For all these reasons, I’d like to close my remarks on this powerful novel by focusing on what I take to be the single strongest force that it hallows as resource, as weapon:
voice
. By voice I mean many things. First of all there is the splendid, inventive, lively, sometimes breathtaking idiom that Walker has fashioned in order to “write” Celie: a black English that has chutzpah, poetry, pizzazz, and wit. This is what most embarrasses the “Nettie material” and the African saga, because the social science discourse in that part of the novel is limp, virtually academic, in comparison. Beyond that, however, I want to emphasize Celie’s language as a trump of a different sort altogether. Underlying this entire argument are questions going all the way back to Quevedo’s
Swindler:
Can language itself be a tool, a weapon, a resource for making your way? Can words play a determining role in growing up? Faulkner’s Ike McCaslin traced a history of subjugation from scribbled entries in a ledger. Celie’s use of language is outright lifesaving.

Celie is, as noted, among the most victimized figures in narrative literature. Yet Walker wants to show us that people who have nothing still have words. Initially Celie writes to God, but the richer conceit of the book is that she writes to us. And what she writes displays a marvelous dialectic, a redressing of wrongs achievable by the elemental magic of words and thought. Let me explain. At one point, Celie is visited by Mr.’s two sisters; they are predictably condescending to Celie but try to compliment her nonetheless, observing that Celie is a “good housekeeper, good with children, good cook. Brother couldn’t have done better if he tried.” These are forms of banality we’ve all seen, heard, and uttered. But note what Celie then says to herself: “I think about how he tried.” In my view, this is how you fight back. You cannot change the givens, but you can season them, you can ironize them, you can replay in your head, and all this gives you a kind of agency you don’t have in any other way.

Here’s another instance. Celie is scrutinizing Albert: “I look at his face. It tired and sad and I notice his chin weak. Not much chin there at all. I have more chin, I think.” Again small beer, you might say, yet these are the materials of rebuttal, of assertion. Celie’s gaze stalks her husband’s face, sizes it up, finds it lacking, finds herself more imposing. Nothing is uttered out loud, but then it needn’t be. Celie hears it well enough. That homely little passage starts in observation and closes in affirmation.
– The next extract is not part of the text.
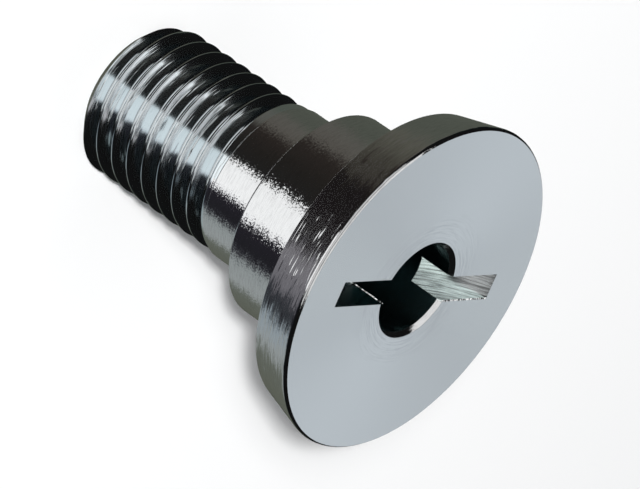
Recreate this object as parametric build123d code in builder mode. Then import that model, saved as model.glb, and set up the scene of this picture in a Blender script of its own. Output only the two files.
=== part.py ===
# Shoulder bolt: a slotted and drilled round head on a two-step shank with a coarse thread.
# The bolt stands on its threaded tip. The origin is the centre of the tip's flat end, +Z runs
# along the axis towards the head, and the slot lies along X. All sizes are in millimetres.
from build123d import *
import math
import os

# Head, whose side narrows towards the shank
head_dia = 33.0
head_back_dia = 30.5
head_thickness = 5.0
head_rim_bevel = 0.25

# Blind hole in the middle of the face, with a drill point at its end
hole_dia = 9.0
hole_depth = 13.0
hole_mouth_bevel = 0.4
drill_point_angle = 118.0

# Slot across the hole, cut by a disc that is sunk into the face
slot_width = 2.5
slot_length = 23.2
slot_depth = 4.15

# Plain shoulders, the large one next to the head
large_shoulder_dia = 21.0
large_shoulder_length = 8.7
small_shoulder_dia = 16.0
small_shoulder_length = 5.8
shoulder_edge_bevel = 0.3

# Right-hand thread of metric form
thread_dia = 15.68
thread_pitch = 2.0
thread_length = 17.2
tip_bevel = 1.2
flank_angle = 30.0
thread_start_angle = 210.0

# Places along the axis
small_shoulder_z = thread_length
large_shoulder_z = small_shoulder_z + small_shoulder_length
head_back_z = large_shoulder_z + large_shoulder_length
face_z = head_back_z + head_thickness

# Shapes that follow from the sizes above
drill_point_height = hole_dia / 2 / math.tan(math.radians(drill_point_angle / 2))
slot_cutter_radius = (slot_length ** 2 / 4 + slot_depth ** 2) / (2 * slot_depth)

# Form of the thread groove: straight flanks between a flat crest and a flat root
flank_slope = math.tan(math.radians(flank_angle))
sharp_height = thread_pitch / (2 * flank_slope)
crest_cut = sharp_height / 8
root_cut = sharp_height / 6
groove_overcut = 0.1
groove_mouth_x = thread_dia / 2 + groove_overcut
groove_vertex_x = thread_dia / 2 + crest_cut - sharp_height
groove_root_x = groove_vertex_x + root_cut

# Path of the thread groove: in from below the tip, and out along a tangent by the shoulder
groove_start_z = -thread_pitch
groove_end_z = small_shoulder_z - thread_pitch / 2
groove_rise = groove_end_z - groove_start_z
groove_end_angle = 360 * groove_rise / thread_pitch
run_out_length = math.sqrt(groove_mouth_x ** 2 - groove_root_x ** 2)


def groove_section(plane):
    """Draw the thread groove's section: x is the distance from the axis, y runs along it."""
    root_half = root_cut * flank_slope
    mouth_half = (groove_mouth_x - groove_vertex_x) * flank_slope
    with BuildSketch(plane) as section:
        with BuildLine():
            Polyline(
                (groove_root_x, -root_half),
                (groove_root_x, root_half),
                (groove_mouth_x, mouth_half),
                (groove_mouth_x, -mouth_half),
                close=True,
            )
        make_face()
    return section.sketch


def axial_plane(angle, z):
    """Give the plane through the axis at an angle, with x away from the axis and y along it."""
    turn = math.radians(angle)
    outwards = (math.cos(turn), math.sin(turn), 0)
    backwards = (math.sin(turn), -math.cos(turn), 0)
    return Plane(origin=(0, 0, z), x_dir=outwards, z_dir=backwards)


with BuildPart() as thread_groove:
    with BuildLine(Plane.XY.offset(groove_start_z)) as groove_path:
        Helix(thread_pitch, groove_rise, thread_dia / 2)
    sweep(groove_section(axial_plane(0, groove_start_z)), path=groove_path.line, is_frenet=True)
    extrude(groove_section(axial_plane(groove_end_angle, groove_end_z)), amount=-run_out_length)

with BuildPart() as shoulder_bolt:
    # The turned head and shoulders: half of their section, from the axis outwards
    with BuildSketch(Plane.XZ):
        with BuildLine():
            Polyline(
                (0, small_shoulder_z),
                (small_shoulder_dia / 2 - shoulder_edge_bevel, small_shoulder_z),
                (small_shoulder_dia / 2, small_shoulder_z + shoulder_edge_bevel),
                (small_shoulder_dia / 2, large_shoulder_z),
                (large_shoulder_dia / 2 - shoulder_edge_bevel, large_shoulder_z),
                (large_shoulder_dia / 2, large_shoulder_z + shoulder_edge_bevel),
                (large_shoulder_dia / 2, head_back_z),
                (head_back_dia / 2, head_back_z),
                (head_dia / 2, face_z - head_rim_bevel),
                (head_dia / 2 - head_rim_bevel, face_z),
                (0, face_z),
                close=True,
            )
        make_face()
    revolve(axis=Axis.Z)

    # The thread's blank, which ends inside the small shoulder's bevel, and the groove in it
    with BuildSketch():
        Circle(thread_dia / 2)
    extrude(amount=small_shoulder_z + shoulder_edge_bevel)
    add(thread_groove.part, rotation=(0, 0, thread_start_angle), mode=Mode.SUBTRACT)

    # The tip's bevel, turned after the thread
    with BuildSketch(Plane.XZ):
        with BuildLine():
            Polyline(
                (thread_dia / 2 - tip_bevel, 0),
                (thread_dia / 2 + groove_overcut, 0),
                (thread_dia / 2 + groove_overcut, tip_bevel + groove_overcut),
                close=True,
            )
        make_face()
    revolve(axis=Axis.Z, mode=Mode.SUBTRACT)

    # The drilled hole, with its bevelled mouth
    with BuildSketch(Plane.XZ):
        with BuildLine():
            Polyline(
                (0, face_z),
                (hole_dia / 2 + hole_mouth_bevel, face_z),
                (hole_dia / 2, face_z - hole_mouth_bevel),
                (hole_dia / 2, face_z - hole_depth),
                (0, face_z - hole_depth - drill_point_height),
                close=True,
            )
        make_face()
    revolve(axis=Axis.Z, mode=Mode.SUBTRACT)

    # The slot: a disc cutter sunk into the face, its axle along Y
    with BuildSketch(Plane.XZ):
        with Locations((0, face_z - slot_depth + slot_cutter_radius)):
            Circle(slot_cutter_radius)
    extrude(amount=slot_width / 2, both=True, mode=Mode.SUBTRACT)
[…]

These are the tiny closet dramas that parse every life, consisting of moments—not years—of ascendancy, scattered moments when you right your vessel, take the lead, come out ahead. No declaration of war is required; this minute guerrilla warfare goes on, on the inside, and nobody is the wiser except for the silent resister. I’d argue that the true balance of power in human relations might well lie in this hard-to-measure direction. Certainly whatever balm we find for our wounds, whatever stand we make against circumstances, is likely to be situated, at least in part, in such virtual precincts. Perhaps literature is our best entry into this strategic field, our best glimpse of how we fare, since it rarely gets into the public record.

But eventually in this novel, these small skirmishes are indeed going to go public, and when they do, we see a veritable explosion of rage, energy, and agency. Celie is about to come of age. It happens at the dinner table, when Shug coolly announces to Albert that Celie is going to go back to Memphis with her. He is stunned and says (and believes what he says): “I thought you was finally happy, he say. What wrong now?”
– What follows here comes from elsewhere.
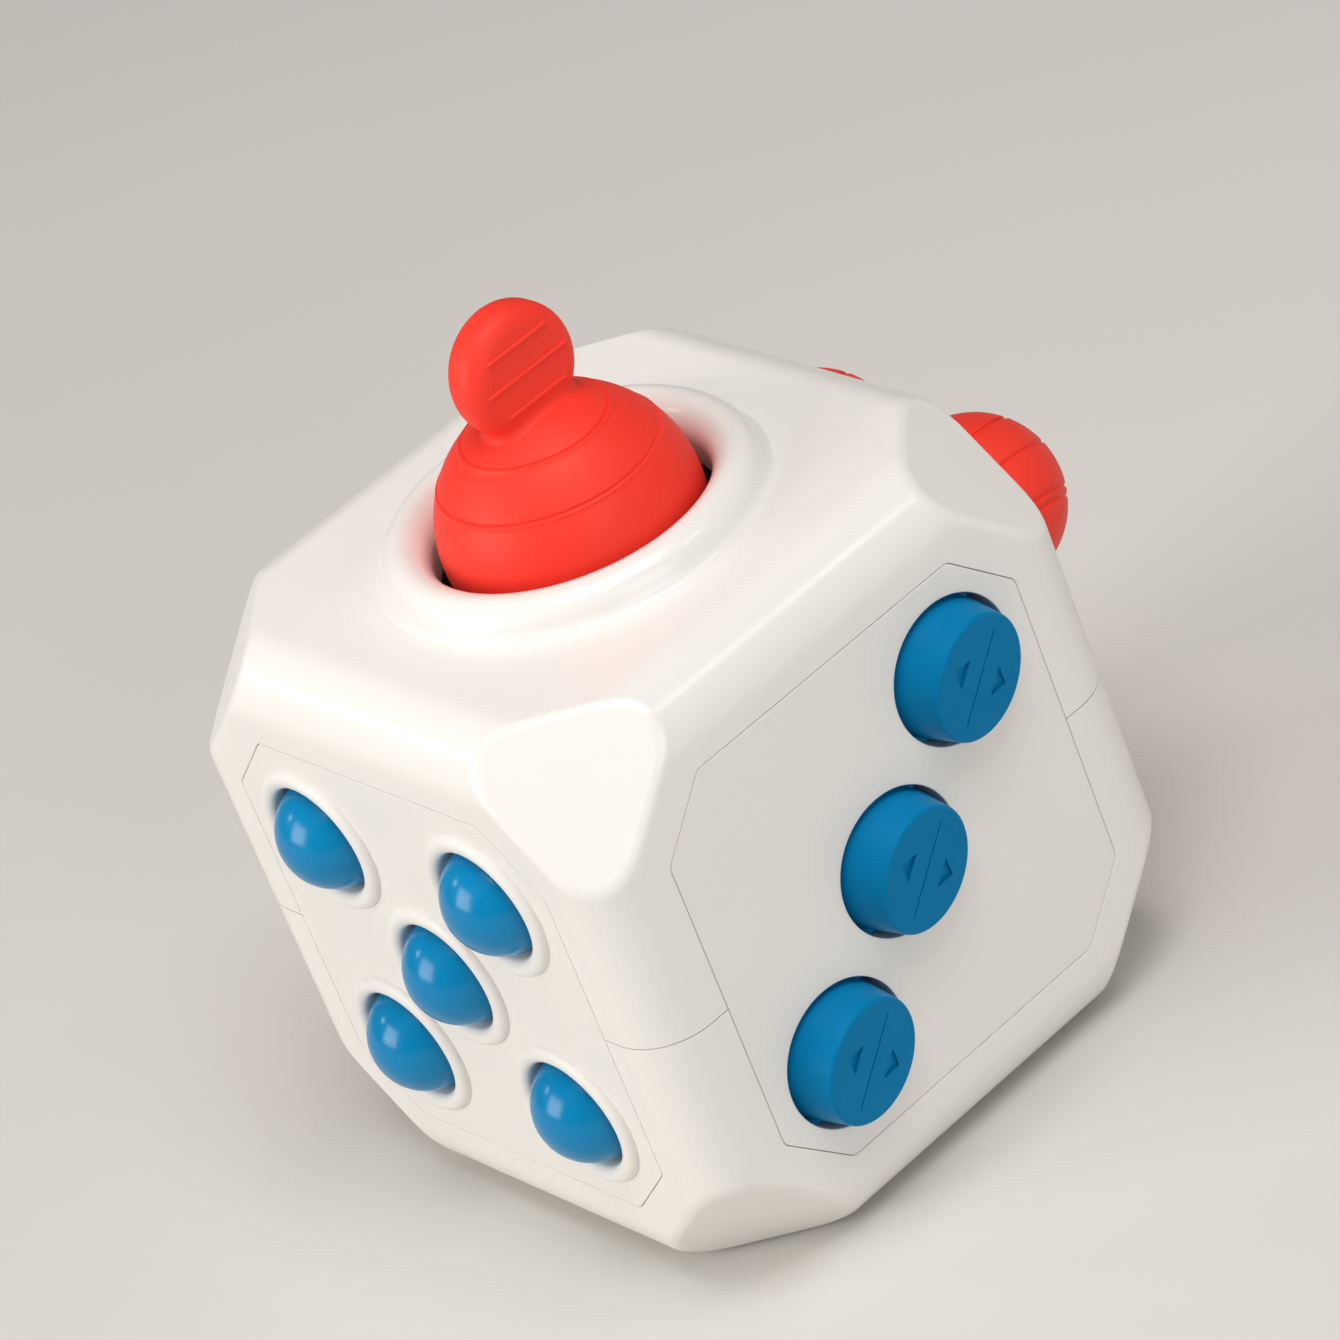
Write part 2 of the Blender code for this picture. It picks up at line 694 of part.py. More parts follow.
dome_centre = BUTTON_RISE - BUTTON_R
cup_r = BUTTON_R - BUTTON_CAP_WALL
cup_top = dome_centre - BUTTON_CAP_DROP
dome_profile = [(cup_r, flange_low), (flange_r, flange_low), (flange_r, flange_high)]
dome_profile += [(BUTTON_R, flange_high)] + arc(BUTTON_R, (0, dome_centre), 0, 90, 4)
dome_profile += [(0, cup_top), (cup_r, cup_top)]
spring_length = cup_top - plate_high - 2 * GAP
for number, (x, y) in enumerate(BUTTON_SPOTS, 1):
    dome = turned(dome_profile, ROUND, closed=True)
    placed(f"button_{number}", dome, BLUE, BUTTON_FACE, (x, y, 0))
    spring = coil(SPRING_R, SPRING_WIRE, spring_length, SPRING_TURNS, SPRING_STEPS)
    spring_foot = (x, y, plate_high + GAP)
    placed(f"button_spring_{number}", spring, SPRING_STEEL, BUTTON_FACE, spring_foot)


# -------------------------------------------------------------------- rockers
ALONG = Vector((1, 1, 0)).normalized()
TO_ALONG = Matrix.Rotation(math.pi / 4, 3, "Z")
ROCKER_SPOTS = [ALONG * ROCKER_PITCH * step for step in (1, 0, -1)]
rocker_panel = side_panel("rocker_panel", ROCKER_FACE)
holes = [
    moved(rod(ROCKER_HOLE_R, -2 * PANEL_BACK, PANEL_BACK, SMOOTH), p)
    for p in ROCKER_SPOTS
]
cut(rocker_panel, together(holes), ROCKER_FACE)
channel_half = AXLE_R + GAP
channel_outline = rectangle(2 * (AXLE_HALF + GAP), 2 * channel_half)
channel = prism(channel_outline, -2 * PANEL_BACK, channel_half - ROCKER_DEPTH)
cut(rocker_panel, moved(channel, turn=TO_ALONG), ROCKER_FACE)

axle = moved(rod(AXLE_R, -AXLE_HALF, AXLE_HALF, COARSE), turn=TO_ALONG @ TO_X)
placed("rocker_axle", axle, BLUE, ROCKER_FACE, (0, 0, -ROCKER_DEPTH))

TO_TILT = Matrix.Rotation(ROCKER_TILT, 3, ALONG)
disc = [
    (0, -ROCKER_BOTTOM),
    (ROCKER_FOOT_R - ROCKER_FOOT_SOFT, -ROCKER_BOTTOM),
    (ROCKER_FOOT_R, ROCKER_FOOT_SOFT - ROCKER_BOTTOM),
    (ROCKER_WAIST_R, 0),
    (ROCKER_R, ROCKER_TOP - ROCKER_TOP_SOFT),
    (ROCKER_R - ROCKER_TOP_SOFT, ROCKER_TOP),
    (0, ROCKER_TOP),
]
for number, spot in enumerate(ROCKER_SPOTS, 1):
    tipped = moved(turned(disc, SMOOTH), turn=TO_TILT)
    rocker = placed(f"rocker_{number}", tipped, BLUE, ROCKER_FACE)
    rocker.location = (spot.x, spot.y, -ROCKER_DEPTH)
    bore = moved(rod(AXLE_R + FIT, -2 * ROCKER_R, 2 * ROCKER_R, COARSE), turn=TO_ALONG @ TO_X)
    cut(rocker, bore, ROCKER_FACE, rocker.location)

disc_drop = ROCKER_BOTTOM * math.cos(ROCKER_TILT) + ROCKER_R * math.sin(ROCKER_TILT)
keeper_high = -ROCKER_DEPTH - disc_drop - KEEPER_CLEAR
keeper_low = keeper_high - PLATE_THICK
ROCKER_SCREWS = [(-ROCKER_SCREW_AT, ROCKER_SCREW_AT), (ROCKER_SCREW_AT, -ROCKER_SCREW_AT)]
plate_posts(rocker_panel, ROCKER_FACE, ROCKER_SCREWS, -keeper_high)
rocker_plate = back_plate("rocker_plate", ROCKER_FACE, ROCKER_SCREWS, keeper_low)
plate_screws("rocker_screw", ROCKER_FACE, ROCKER_SCREWS, keeper_low)
pads = []
web = ROCKER_PITCH - 2 * ROCKER_HOLE_R - 2 * GAP
for step in (-0.5, 0.5):
    pad = prism(rectangle(web, 2 * AXLE_R), keeper_low, -ROCKER_DEPTH - AXLE_R - FIT)
    pads.append(moved(moved(pad, turn=TO_ALONG), ALONG * ROCKER_PITCH * step))
add(rocker_plate, together(pads), ROCKER_FACE)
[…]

Don’t forget: Albert has not only brutalized her, he has also hidden all of Nettie’s letters from Africa. Time to let loose:

You a lowdown dog is what’s wrong, I say. It’s time to leave you and enter into the Creation. And your dead body just the welcome mat I need.

Say what? he ast. Shock.

All round the table folkses mouths be dropping open.
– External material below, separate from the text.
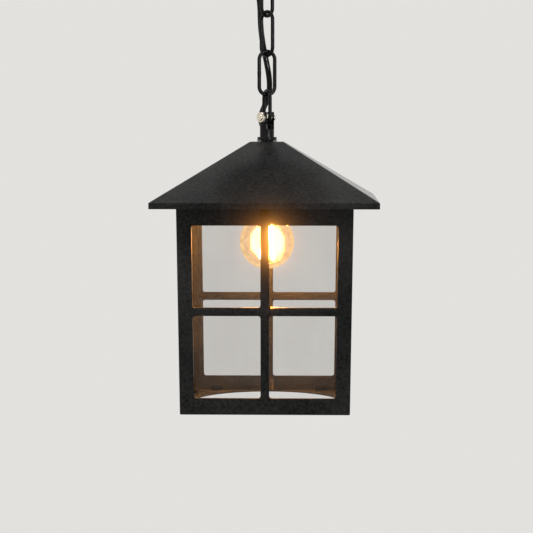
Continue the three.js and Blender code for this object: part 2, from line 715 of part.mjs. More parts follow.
// A globe and neck as a thin shell, open where the cap closes it.
function lampGlobe() {
  const outline = (radius, neckR) => {
    const joinAngle = Math.acos((neckR + 0.6) / radius);
    const steps = 10;
    const arc = Array.from({ length: steps + 1 }, (_, i) => {
      const angle = THREE.MathUtils.lerp(joinAngle, -Math.PI / 2, i / steps);
      const r = i === steps ? 0 : radius * Math.cos(angle);
      return [r, LAMP_MIDDLE + radius * Math.sin(angle)];
    });
    return [[neckR, CAP_RIM + 3], [neckR, arc[0][1] + 3], ...arc];
  };
  const outside = outline(LAMP_R, NECK_R);
  const inside = outline(LAMP_R - LAMP_GLASS, NECK_R - LAMP_GLASS).reverse();
  return turned([...outside, ...inside, outside[0]], 24);
}

function lampCap() {
  const ridges = 4;
  const length = CAP_TOP - 2 - (CAP_RIM + 6);
  const thread = Array.from({ length: 2 * ridges + 1 }, (_, i) => [
    i % 2 === 0 ? CAP_R - 0.9 : CAP_R,
    CAP_TOP - 2 - (length * i) / (2 * ridges),
  ]);
  return turned(
    [
      [5.5, CAP_TOP], [11, CAP_TOP], ...thread, [CAP_R, CAP_RIM + 4.6], [CAP_R, CAP_RIM],
      [NECK_R + GAP, CAP_RIM], [NECK_R + GAP, CAP_RIM + 3.6], [11.2, CAP_RIM + 4.6],
      [11.2, CAP_TOP - 2.6], [10.4, CAP_TOP - 0.8], [5.5, CAP_TOP - 0.8], [5.5, CAP_TOP],
    ],
    20,
  );
}

place('lamp_globe', lampGlobe(), lampGlass);
place('lamp_cap', lampCap(), nickel);
place(
  'lamp_contact',
  turned(
    [
      [0, LAMP_TIP], [3.6, LAMP_TIP - 0.6], [4.6, LAMP_TIP - 1.4], [8.5, CAP_TOP + GAP],
      [5.2, CAP_TOP + GAP], [5.2, CAP_TOP - 2.4], [0, CAP_TOP - 2.4],
    ],
    20,
  ),
  brass,
);
const mountFoot = -70;
place(
  'lamp_mount',
  turned(
    [
      [0, -44], [2, -44], [2.6, -48], [9.8, -52.5], [9.8, -53.5], [3.4, -57], [2.4, -60],
      [2, mountFoot], [0, mountFoot],
    ],
    16,
  ),
  lampGlass,
);

// Light-emitting rods lean round the mount, from its foot to just above the globe's bottom.
const FILAMENTS = 4;
for (let i = 0; i < FILAMENTS; i += 1) {
  const angle = radians(30) + (2 * Math.PI * i) / FILAMENTS;
  const lean = radians(22);
  const top = new THREE.Vector3(4.4 * Math.cos(angle), 4.4 * Math.sin(angle), -67);
  const foot = new THREE.Vector3(6.6 * Math.cos(angle + lean), 6.6 * Math.sin(angle + lean), -97);
  const rod = tube(new THREE.LineCurve3(top, foot), 0.9, 8, 1);
  place(`lamp_filament_${i + 1}`, rod, glow);
}

export default lantern;
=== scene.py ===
"""Looks of a square hanging lantern with a pyramid roof, on a chain with a supply cable beside it."""

import json
import math

import bmesh
import bpy
from mathutils import Matrix, Vector

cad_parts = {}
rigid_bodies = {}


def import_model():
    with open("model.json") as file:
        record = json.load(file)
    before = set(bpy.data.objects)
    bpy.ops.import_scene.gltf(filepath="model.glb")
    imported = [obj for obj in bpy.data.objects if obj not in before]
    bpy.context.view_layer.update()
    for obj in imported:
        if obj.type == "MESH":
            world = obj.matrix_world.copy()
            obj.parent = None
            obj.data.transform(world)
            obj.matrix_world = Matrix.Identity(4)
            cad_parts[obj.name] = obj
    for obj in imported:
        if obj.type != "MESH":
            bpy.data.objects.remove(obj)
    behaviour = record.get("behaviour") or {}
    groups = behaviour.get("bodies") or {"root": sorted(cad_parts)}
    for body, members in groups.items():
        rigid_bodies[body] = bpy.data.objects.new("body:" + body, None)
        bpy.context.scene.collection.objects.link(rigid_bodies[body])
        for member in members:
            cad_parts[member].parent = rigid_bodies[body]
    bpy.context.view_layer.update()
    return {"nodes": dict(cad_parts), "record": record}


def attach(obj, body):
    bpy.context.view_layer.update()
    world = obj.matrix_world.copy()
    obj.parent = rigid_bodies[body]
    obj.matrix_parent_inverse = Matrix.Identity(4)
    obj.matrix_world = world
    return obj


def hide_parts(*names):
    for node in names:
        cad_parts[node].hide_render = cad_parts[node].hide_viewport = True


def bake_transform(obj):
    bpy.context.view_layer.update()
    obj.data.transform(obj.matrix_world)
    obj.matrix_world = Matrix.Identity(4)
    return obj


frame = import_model()

MM = 0.001
ROOF_TOP = -180.0  # mm; heights below are measured from the roof's flat top unless said otherwise
scene = bpy.context.scene
scene.view_settings.view_transform = "Standard"
scene.view_settings.look = "None"


def at(x, y, z):
    """A point given in mm, with its height from the roof's flat top, in the row frame in metres."""
    return Vector((x * MM, y * MM, (z + ROOF_TOP) * MM))


# ---- camera ---------------------------------------------------------------------------------------

CAMERA_DISTANCE = 1.57
CAMERA_HEIGHT = 21  # mm above the roof's flat top
CAMERA_YAW = math.radians(1.5)
CAMERA_TURN = math.radians(0.015)  # aims it a little to the left of the lantern's middle
CAMERA_PITCH = math.radians(4.53)
LENS = 128.3
camera = bpy.data.objects.new("camera", bpy.data.cameras.new("camera"))
scene.collection.objects.link(camera)
camera.data.lens = LENS
camera.data.sensor_width = 36
camera.data.dof.use_dof = False
camera.location = (
    CAMERA_DISTANCE * math.sin(CAMERA_YAW),
    -CAMERA_DISTANCE * math.cos(CAMERA_YAW),
    (ROOF_TOP + CAMERA_HEIGHT) * MM,
)
camera.rotation_euler = (math.radians(90) - CAMERA_PITCH, 0, CAMERA_YAW + CAMERA_TURN)
scene.camera = camera

# ---- materials ------------------------------------------------------------------------------------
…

You took my sister Nettie away from me, I say. And she was the only person love me in the world.

Mr. —— start to sputter. ButButButButBut. Sound like some kind of motor.

But Nettie and my children coming home soon, I say. And when she do, all us together gon whup your ass.

Nettie and your children! say Mr. ——. You talking crazy.

I got children, I say. Being brought up in Africa. Good schools, lots of fresh air and exercise. Turning out a heap better than the fools you didn’t even try to raise.

 

What strikes us most is the sheer vehemence and unstoppable force of Celie’s outburst. Mr.’s sputtering is rightly compared to a motor, but we see Celie’s attack as a volcano. My simile is not chosen lightly. Walker wants us to grasp the elemental power of Celie’s responses, as if earth, wind, fire, and water were all brought into play as carriers of human volition. A few pages later, when Albert refuses to tell Celie if further letters from Nettie have arrived, language now begins to take on the character of fate itself, as if Celie had the power of the Delphic oracle:

I curse you, I say.

What that mean? he say.

I say, Until you do right by me, everything you touch will crumble.

He laugh. Who you think you is? he say. You can’t curse nobody. Look at you. You black, you pore, you ugly, you a woman. Goddam, he say, you nothing at all.

Until you do right by me, I say, everything you even dream about will fail. I give it to him straight, just like it come to me. And it seem to come to me from the trees.

Whoever heard of such a thing, say Mr. ——. I probably didn’t whup your ass enough.

Every lick you hit me you will suffer twice, I say. Then I say, You better stop talking because all I’m telling you ain’t coming just from me. Look like when I open my mouth the air rush in and shape words.